Should we be worried?
No. The chances of being hit by part of the space station are basically zero. In 1997 a woman was struck on the shoulder by an object, believed to be part of a Delta rocket. But she was not injured. She is thought to be the only person ever struck by spaceship debris.
However it is important to consider that it has the highest chance of crashing into cities along a narrow strip around latitudes of 43 degrees north and south.
This includes a number of highly populated cities including New York, Barcelona, Beijing, Chicago, Istanbul, Rome and Toronto.
It is orbiting at about 27,000km/h, so a crash site is virtually impossible to predict. It is most likely to hit these places because it is travelling parallel to the equator at the most northern and southern points of its orbit.
China has not released all the details about the design of Tiangong-1, so it is not possible to say how much of it will survive re-entry. In 2011 Nasa calculated the chance of a smaller 6.5-tonne object striking someone was about one in 3,200. That means the chance it would hit any particular person – you, for example, – is about one in 21 trillion. It is hard to imagine a more unlikely way to die.

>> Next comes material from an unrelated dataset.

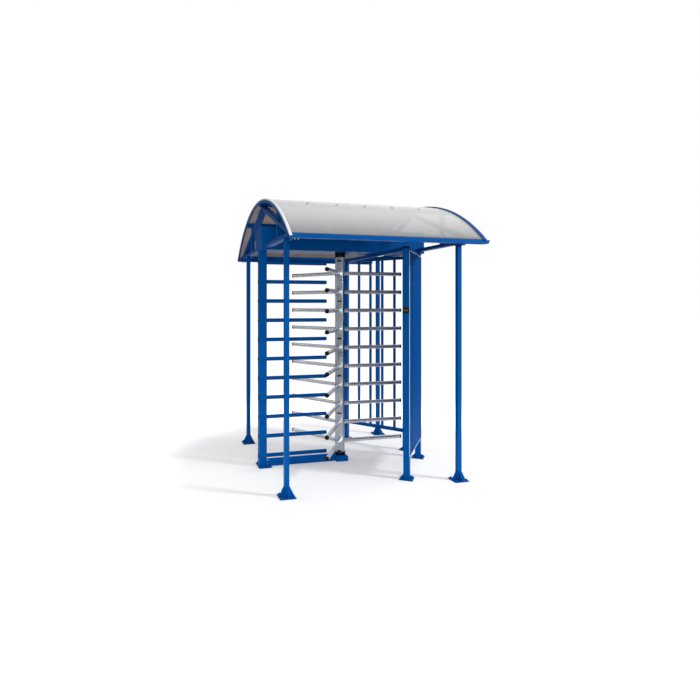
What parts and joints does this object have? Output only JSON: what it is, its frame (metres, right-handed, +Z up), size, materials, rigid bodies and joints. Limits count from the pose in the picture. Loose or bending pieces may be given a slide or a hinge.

The current re-entry estimation window of Tiangong-1 is Sunday, April 1 at 8.30pm GMT, plus or minus eight hours, according to the Aerospace Corporation.
The European Space Agency has the window centered at around 11.25pm GMT on April 1, but the variable window runs from the afternoon of April 1 to the early morning on April 2.
You can watch the Chinese space station online through a robotically controlled telescope at The Virtual Telescope Project.